Reactive oxygen species (ROS) in sRBC from control and ht-mice. RBC were stained for biotin by streptavidin and for ROS by either (A) dichlorofluorescein (DCF) (n=5), or (B) rhodamine 123 (n=2). For DCF, young and sRBC were compared within each group (blood from ht- or control-mice) by the two-tailed paired t-test *P<0.05, **P<0.01. Biotinylated sRBC were compared between ht-and control-mice and were found not to be significantly different.

Figure 4.

In vivo phagocytosis of sRBC. RBC of normal and ht-mice were stained with PKH26 and injected intraperitoneally into mice of the same age and sex. After 4 days, mice were perfused with heparin-PBS to remove non-phagocytosed RBC. The spleens were then removed, washed and phagocytosed RBC visualized with a fluorescence microscope (A and B). Quantification of PKH26 staining of spleen sections indicated that erythrophagocytosis was higher following injection of RBC from ht-mice than after injection of RBC from control-mice (C). The phagocytosed RBC were localized mainly in the peripheral red pulp area closest to the white pulp. (D) Bright field, white pulp (WP), red pulp (RP) (F) PKH26 fluorescence, and (E) merged, arrows pointing to peripheral red pulp.

Figure 5.

In vitro phagocytosis of damaged and senescent RBC. (A) Untreated RBC and RBC treated with calcium and the calcium ionophore A23187 were compared with respect to externalized PS/RBC by labeling with fluorescent annexin V. The upper panel shows fluorescence (FL2-H) versus forward light scatter (FSC-H) dot plots. A cursor line was set based on annex-in V-unlabeled RBC. The lower panel shows the FL2-H distribution histograms of the indicated populations.
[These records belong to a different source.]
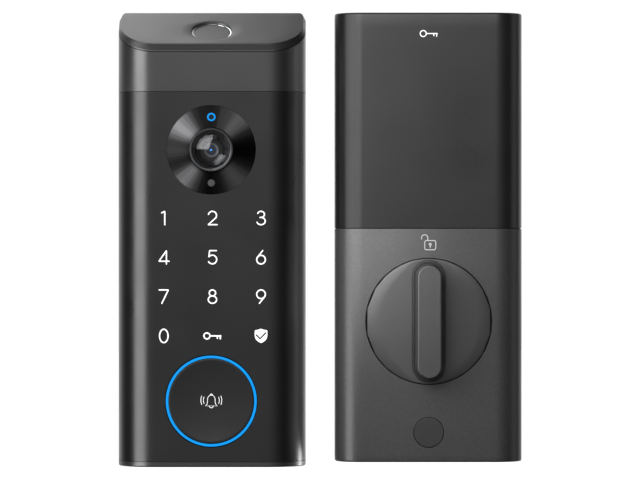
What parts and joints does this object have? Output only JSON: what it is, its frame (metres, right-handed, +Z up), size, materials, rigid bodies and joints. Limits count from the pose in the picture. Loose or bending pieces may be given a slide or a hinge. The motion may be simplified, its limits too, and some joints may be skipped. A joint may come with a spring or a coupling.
{
  "type": "keypad smart lock",
  "caption": "Keypad smart lock, exterior unit with camera, doorbell and fingerprint pad, interior unit with thumb turn and battery.",
  "frame": {"origin": "the exterior unit's spindle axis, in the plane of the door face that both units lie on", "axes": "+X to the right as seen from the front, +Y into the door, +Z up"},
  "size_m": [0.1545, 0.11, 0.1747],
  "materials": {
    "graphite_satin": "satin, very fine texture",
    "panel_black": "satin black hard coat",
    "dark_plastic": "fine moulded texture",
    "glass_dark": "polished",
    "light_guide": "frosted",
    "blue_light": "frosted, lit from behind",
    "bright_ring": "polished",
    "sensor_pad": "satin hard coat",
    "rubber": "matte",
    "zinc": "die cast, satin",
    "steel": "zinc plated",
    "brass": "turned",
    "board": "solder mask",
    "gear_plastic": "moulded acetal",
    "interior_grey": "satin metallic paint",
    "battery_wrap": "printed wrap, left plain"
  },
  "bodies": {
    "exterior_unit": {"exterior_cover": "panel_black", "exterior_top_cap": "graphite_satin", "exterior_top_plate": "graphite_satin", "exterior_bottom_cap": "graphite_satin", "exterior_chassis": "zinc", "exterior_screws": "steel", "exterior_gasket": "rubber", "fingerprint_bezel": "bright_ring", "fingerprint_sensor": "sensor_pad", "fingerprint_board": "board", "camera_bezel": "panel_black", "status_light_ring": "blue_light", "light_sensor_window": "glass_dark", "lens_ring": "sensor_pad", "lens_glass": "glass_dark", "lens_baffle": "dark_plastic", "lens_barrel": "dark_plastic", "lens_element": "glass_dark", "camera_module": "dark_plastic", "keypad_light_guide": "light_guide", "keypad_board": "board", "doorbell_light_ring": "blue_light", "doorbell_board": "board", "doorbell_switch": "dark_plastic", "exterior_main_board": "board", "exterior_cable_socket": "dark_plastic", "speaker": "dark_plastic", "emergency_power_port": "steel", "key_cylinder": "brass", "spindle_bush": "brass"},
    "doorbell": {"doorbell_button": "panel_black"},
    "key": {"key_plug": "brass", "plug_bevel_gear": "steel"},
    "spindle": {"torque_blade": "steel", "spindle_bevel_gear": "steel"},
    "interior_unit": {"interior_housing": "interior_grey", "interior_chassis": "zinc", "mounting_plate": "zinc", "plate_screws": "steel", "housing_screws": "steel", "gearbox_plate": "dark_plastic", "hub_bush": "brass", "compound_axle": "steel", "motor": "steel", "lock_button_switch": "dark_plastic", "battery_pack": "battery_wrap", "battery_tray": "dark_plastic", "battery_contacts": "brass", "interior_main_board": "board", "buzzer": "dark_plastic", "interior_cable_socket": "dark_plastic"},
    "cover": {"battery_cover": "graphite_satin"},
    "thumb_turn": {"thumb_turn_disc": "interior_grey", "thumb_turn_grip": "interior_grey", "spindle_hub": "steel", "main_gear": "gear_plastic", "retaining_ring": "steel"},
    "reduction": {"compound_gear": "gear_plastic"},
    "motor_shaft": {"motor_pinion": "brass"},
    "lock_button": {"lock_button": "interior_grey"}
  },
  "joints": [
    {"name": "doorbell_press", "type": "slide", "parent": "exterior_unit", "child": "doorbell", "axis": [0, 1, 0], "range_m": [0, 0.0006], "stiffness_N_per_m": 900, "springref_m": -0.001},
    {"name": "key_turn", "type": "hinge", "parent": "exterior_unit", "child": "key", "pos_m": [0, -0.0122, -0.03], "axis": [0, 0, 1], "range_deg": [-90, 90]},
    {"name": "spindle_turn", "type": "hinge", "parent": "exterior_unit", "child": "spindle", "pos_m": [0, -0.0122, 0], "axis": [0, 1, 0], "range_deg": [-90, 90]},
    {"name": "interior_unit_place", "type": "slide", "parent": "exterior_unit", "child": "interior_unit", "axis": [1, 0, 0], "range_m": [0, 0.1]},
    {"name": "cover_slide", "type": "slide", "parent": "interior_unit", "child": "cover", "axis": [0, 0, 1], "range_m": [0, 0.09]},
    {"name": "thumb_turn_turn", "type": "hinge", "parent": "interior_unit", "child": "thumb_turn", "pos_m": [0.0828, -0.03, 0], "axis": [0, 1, 0], "range_deg": [-90, 90]},
    {"name": "reduction_spin", "type": "hinge", "parent": "interior_unit", "child": "reduction", "pos_m": [0.0958, -0.024, -0.02252], "axis": [0, 1, 0], "range_deg": [-300, 300]},
    {"name": "motor_spin", "type": "hinge", "parent": "interior_unit", "child": "motor_shaft", "pos_m": [0.0758, -0.02, -0.02252], "axis": [0, 1, 0], "range_deg": [-900, 900]},
    {"name": "lock_button_press", "type": "slide", "parent": "interior_unit", "child": "lock_button", "axis": [0, 1, 0], "range_m": [0, 0.0008], "stiffness_N_per_m": 900, "springref_m": -0.001}
  ],
  "couplings": [
    {"joint": "spindle_turn", "follows": "key_turn", "ratio": -1},
    {"joint": "reduction_spin", "follows": "thumb_turn_turn", "ratio": -3.3333},
    {"joint": "motor_spin", "follows": "thumb_turn_turn", "ratio": 10}
  ]
}
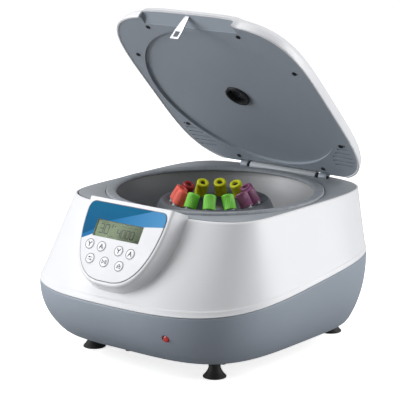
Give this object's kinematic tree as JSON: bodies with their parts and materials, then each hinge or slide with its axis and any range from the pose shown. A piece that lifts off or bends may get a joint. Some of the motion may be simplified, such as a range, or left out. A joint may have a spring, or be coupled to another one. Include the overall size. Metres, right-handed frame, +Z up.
{
  "type": "laboratory centrifuge",
  "caption": "Bench-top clinical centrifuge with domed hinged lid, round chamber, angled rotor holding capped tubes, sloping key panel and suction feet.",
  "frame": {"origin": "on the table under the middle of the machine's outer box, lid open", "axes": "+Z up; -Y towards the console (front); +X to the right seen from the front"},
  "size_m": [0.3802, 0.4065, 0.4588],
  "materials": {
    "housing_white": "fine satin grain",
    "housing_grey": "fine satin grain",
    "deck_grey": "satin",
    "liner_grey": "satin",
    "bowl_steel": "spun, fine circular brush marks",
    "seal_rubber": "matte",
    "foot_rubber": "matte",
    "zinc_steel": "bright zinc plate",
    "screw_steel": "blackened",
    "hinge_metal": "satin",
    "pin_steel": "ground",
    "rear_metal": "fine texture",
    "black_plastic": "satin",
    "rocker_black": "gloss",
    "rotor_plastic": "satin",
    "nut_aluminium": "knurled, satin",
    "tube_clear": "clear moulded",
    "cap_purple": "ribbed rubber-lined cap",
    "cap_yellow": "ribbed rubber-lined cap",
    "cap_coral": "ribbed rubber-lined cap",
    "cap_red": "ribbed rubber-lined cap",
    "cap_green": "ribbed rubber-lined cap",
    "overlay_film": "printed film, satin",
    "display_glass": "clear window",
    "display_lcd": "reflective display",
    "board_green": "circuit board",
    "key_film": "printed film, domed",
    "plug_red": "moulded",
    "lens_clear": "clear window"
  },
  "bodies": {
    "base": {"base_plate": "zinc_steel", "chamber_bowl": "bowl_steel", "chamber_gasket": "seal_rubber", "control_board": "board_green", "deck_panel": "deck_grey", "display_module": "display_lcd", "display_window": "display_glass", "fan_frame": "black_plastic", "foot_pads": "foot_rubber", "foot_screws": "screw_steel", "fuse_holder": "black_plastic", "hinge_block": "hinge_metal", "hinge_bracket": "zinc_steel", "hinge_pin": "pin_steel", "hinge_springs": "pin_steel", "latch_bracket": "zinc_steel", "latch_pin": "zinc_steel", "lower_shell": "housing_grey", "motor_dampers": "seal_rubber", "motor_housing": "rear_metal", "motor_plate": "zinc_steel", "motor_posts": "zinc_steel", "panel_overlay": "overlay_film", "plate_screws": "screw_steel", "power_board": "board_green", "power_inlet": "black_plastic", "rear_panel": "rear_metal", "shaft_boot": "seal_rubber", "solenoid_body": "zinc_steel", "switch_frame": "black_plastic", "upper_shell": "housing_white"},
    "lid": {"lid_shell": "housing_white", "lid_liner": "liner_grey", "lid_screws": "screw_steel", "sight_rim": "black_plastic", "sight_lens": "lens_clear", "lid_striker": "zinc_steel", "hinge_knuckles": "hinge_metal"},
    "rotor_assembly": {"motor_shaft": "zinc_steel", "rotor": "rotor_plastic", "rotor_nut": "nut_aluminium", "sample_tubes": "tube_clear", "caps_purple": "cap_purple", "caps_yellow": "cap_yellow", "caps_coral": "cap_coral", "caps_red": "cap_red", "caps_green": "cap_green"},
    "pawl": {"latch_pawl": "zinc_steel"},
    "plunger": {"solenoid_plunger": "zinc_steel"},
    "plug": {"release_plug": "plug_red"},
    "rocker": {"power_rocker": "rocker_black"},
    "fan": {"fan_rotor": "black_plastic"},
    "key_time_down": {"key_time_down": "key_film"},
    "key_time_up": {"key_time_up": "key_film"},
    "key_speed_down": {"key_speed_down": "key_film"},
    "key_speed_up": {"key_speed_up": "key_film"},
    "key_mode": {"key_mode": "key_film"},
    "key_start": {"key_start": "key_film"},
    "key_open": {"key_open": "key_film"}
  },
  "joints": [
    {"name": "lid_hinge", "type": "hinge", "parent": "base", "child": "lid", "pos_m": [0, 0.1869, 0.2105], "axis": [-1, 0, 0], "range_deg": [-46.2, 0]},
    {"name": "rotor_spin", "type": "hinge", "parent": "base", "child": "rotor_assembly", "pos_m": [0, 0.0293, 0.15], "axis": [0, 0, 1], "continuous": true},
    {"name": "latch_turn", "type": "hinge", "parent": "base", "child": "pawl", "pos_m": [0, -0.1278, 0.176], "axis": [1, 0, 0], "range_deg": [0, 14]},
    {"name": "solenoid_slide", "type": "slide", "parent": "base", "child": "plunger", "axis": [0, 0, -1], "range_m": [0, 0.003]},
    {"name": "release_pull", "type": "slide", "parent": "base", "child": "plug", "axis": [0, -1, 0], "range_m": [0, 0.012]},
    {"name": "mains_rocker", "type": "hinge", "parent": "base", "child": "rocker", "pos_m": [-0.013, 0.1831, 0.078], "axis": [1, 0, 0], "range_deg": [-14, 0]},
    {"name": "fan_spin", "type": "hinge", "parent": "base", "child": "fan", "pos_m": [0.052, 0.1765, 0.078], "axis": [0, 1, 0], "continuous": true},
    {"name": "key_time_down_press", "type": "slide", "parent": "base", "child": "key_time_down", "axis": [0, 0.8572, -0.515], "range_m": [0, 0.0004]},
    {"name": "key_time_up_press", "type": "slide", "parent": "base", "child": "key_time_up", "axis": [0, 0.8572, -0.515], "range_m": [0, 0.0004]},
    {"name": "key_speed_down_press", "type": "slide", "parent": "base", "child": "key_speed_down", "axis": [0, 0.8572, -0.515], "range_m": [0, 0.0004]},
    {"name": "key_speed_up_press", "type": "slide", "parent": "base", "child": "key_speed_up", "axis": [0, 0.8572, -0.515], "range_m": [0, 0.0004]},
    {"name": "key_mode_press", "type": "slide", "parent": "base", "child": "key_mode", "axis": [0, 0.8572, -0.515], "range_m": [0, 0.0004]},
    {"name": "key_start_press", "type": "slide", "parent": "base", "child": "key_start", "axis": [0, 0.8572, -0.515], "range_m": [0, 0.0004]},
    {"name": "key_open_press", "type": "slide", "parent": "base", "child": "key_open", "axis": [0, 0.8572, -0.515], "range_m": [0, 0.0004]}
  ],
  "couplings": [
    {"joint": "solenoid_slide", "follows": "latch_turn", "m_per_rad": 0.012}
  ]
}
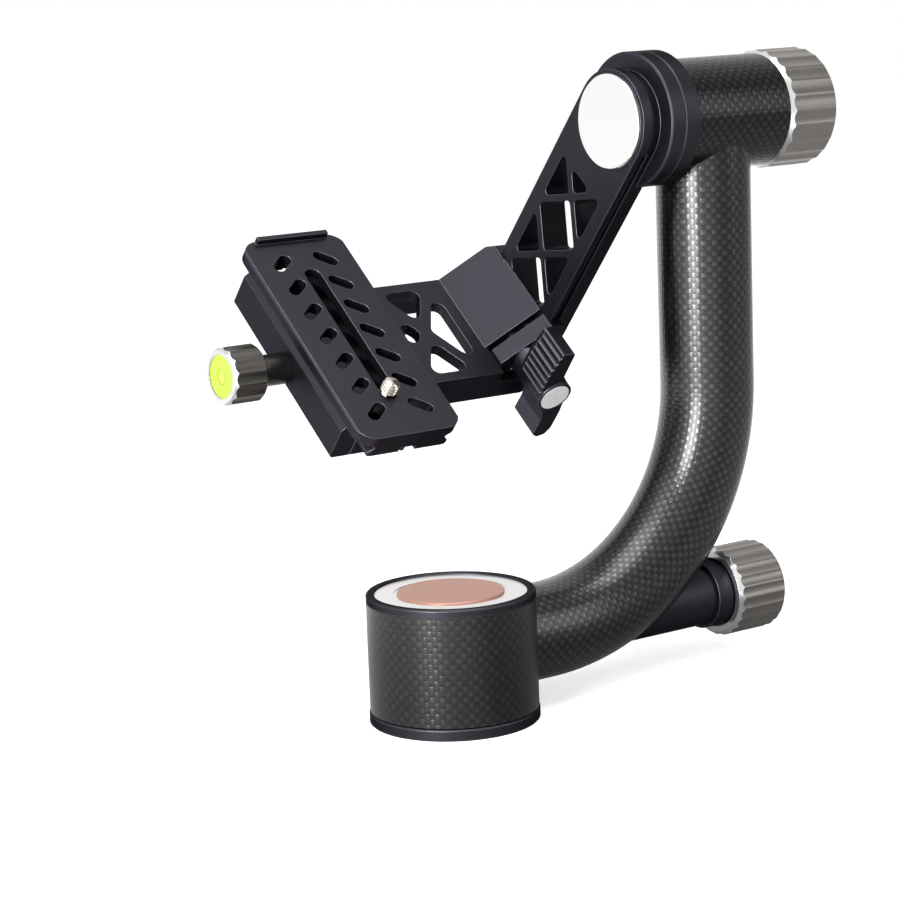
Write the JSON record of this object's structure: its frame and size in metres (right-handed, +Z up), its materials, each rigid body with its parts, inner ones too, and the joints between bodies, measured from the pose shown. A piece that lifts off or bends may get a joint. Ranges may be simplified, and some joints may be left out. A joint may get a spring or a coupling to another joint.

One representative experiment out of three is shown. (B) Bone marrow (BM)-derived macrophages and (C) spleen-derived macrophages were incubated for 90 or 30 min, respectively, with RBC from ht- or control-mice or with RBC treated with calcium-ionophore, BHP or opsonized with rabbit anti mouse IgG. Non-phagocytosed RBC were lysed with a hypotonic buffer. Cell cultures were stained with benzidine and the percentage of macrophages that phagocytosed one or more RBC was determined (200–700 cells were counted).